Ele diz que é imprevisível saber o que vai acontecer com os carros daqui a 20 anos. Sua única certeza é que a partir de 2039 a Mercedes-Benz só venderá carros elétricos ou híbridos. É uma meta fixada pela companhia. Depois disso, prevê, será a vez de novas tecnologias para geração de motores elétricos, como as células de combustível.
Apesar de os fabricantes de veículos terem pressa para colocar a eletricidade em seus produtos, por pressão de normas mais rígidas, os prazos de Källenius na área da eletrificação são longos quando ele pensa globalmente. Nem todos os países estão preparados para um salto desses, incluindo o Brasil. “Trata-se de uma direção que temos que seguir, como parte do acordo de Paris sobre o clima; mas essa viagem não será a mesma em todo o mundo e nem acontecerá na mesma velocidade em todos os países”, destacou, ao falar com um pequeno grupo de jornalistas de três continentes diferentes.
Para ele, as alianças entre montadoras e com a indústria de tecnologia continuarão a ser uma forma de diluir os altos custos de desenvolvimento de novidades como o carro autônomo. “Como marca de luxo ainda temos a missão de transportar as pessoas do ponto A para o ponto B com estilo mas, agora, também, de forma sustentável”.
Segundo ele, no processo de parcerias, as montadoras precisam ser cuidadosas na preservação das características da marca. Mas em algumas situações isso faz sentido. Ele cita o caso da parceria que a própria Mercedes fechou com a rival BMW.
“O desenvolvimento de carros autônomos exige investimentos enormes. Se temos duas equipes de engenharia competentes, debruçadas sobre o mesmo problema, que falam a mesma língua e, por acaso, ficam a apenas 200 quilômetros de distância, por que não juntar esforços?”
Da mesma forma, Källenius prevê a continuidade de parcerias entre montadoras e a indústria de tecnologia, uma relação que não se cogitava no passado. “Quando aparecemos pela primeira vez na CES nos perguntavam o que um fabricante de veículos fazia ali.

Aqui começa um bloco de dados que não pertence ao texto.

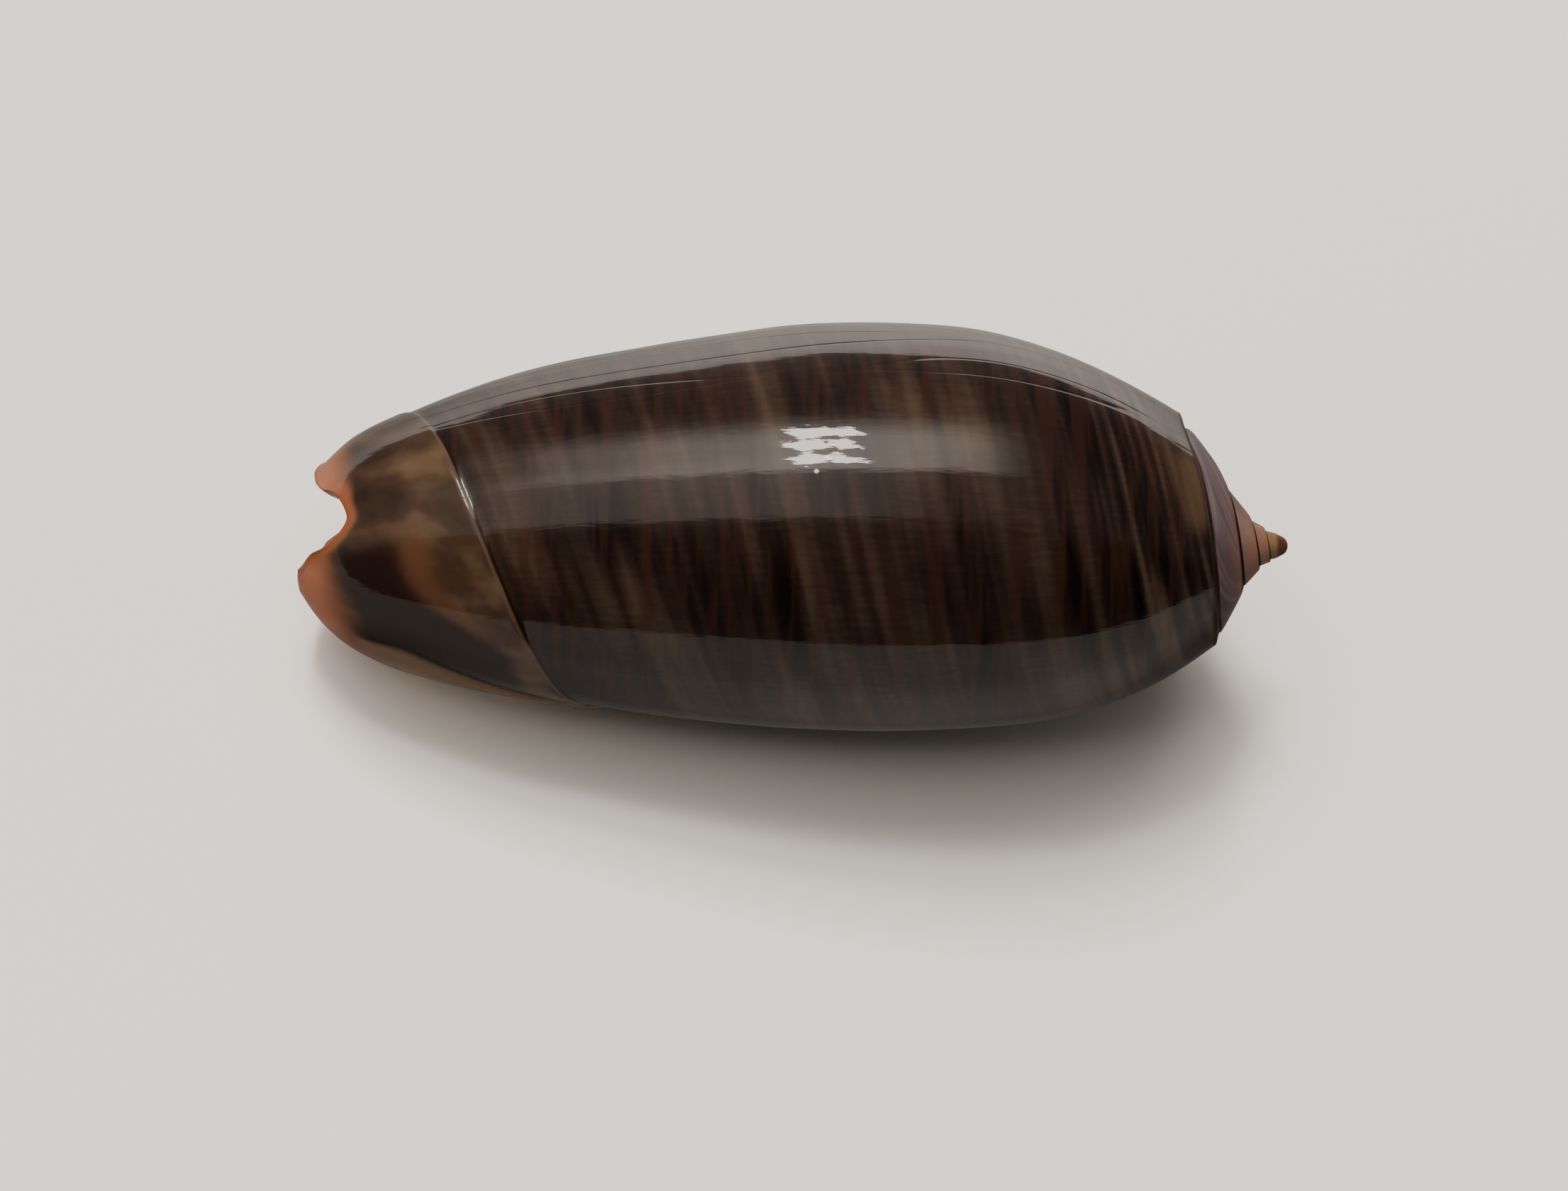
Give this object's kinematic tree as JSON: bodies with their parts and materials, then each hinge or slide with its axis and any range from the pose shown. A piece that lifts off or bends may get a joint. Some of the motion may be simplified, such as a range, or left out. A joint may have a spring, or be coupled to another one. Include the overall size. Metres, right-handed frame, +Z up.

Hoje a indústria de dispositivos usa os carros para suas demonstrações”, diz, em referência à maior feira de tecnologia do mundo, que acontece anualmente em Las Vegas.
Ao ser questionado sobre os efeitos da guerra comercial para companhias como a Mercedes, Källenius diz que problemas de geopolítica e tensões comerciais “não são bem-vindos em nenhuma empresa”. “Muito menos em companhias com a pegada global como é a indústria automobilística”, diz. “É como colocar pimenta no prato. Mas é o que há e temos que lidar com isso”.
Já em relação à América do Sul, Källenius afirma que a região é importante para a companhia, principalmente na área de veículos comerciais. Mas demonstra preocupação com a Argentina. “Brasil e Argentina estão entre nossas prioridades e investimos na região há décadas. No Brasil, depois de um período difícil, que nos exigiu a reestruturação da operação, agora estamos num processo de lançamento de novos veículos. Quanto à Argentina, estamos acompanhando, mas o país parece numa situação economicamente difícil”.
A Mercedes produz na Argentina a van Sprinter. A operação não foi totalmente afetada pela crise porque a maior parte da produção é exportada para o Brasil. Mas no sentido contrário, o agravamento da crise no país vizinho tem afetado as fábricas brasileiras. A Volkswagen, maior exportadora de carros do Brasil, vai interromper os embarques do país para o mercado argentino nos próximos quatro meses.
“Decidimos tomar essa decisão para baixar os estoques”, afirma o presidente da Volkswagen na América Latina, Pablo Di Si. “Na Argentina, todo aumento de inflação tem que ser repassado para o preço. Mas os reajustes de salários não seguem a mesma velocidade”.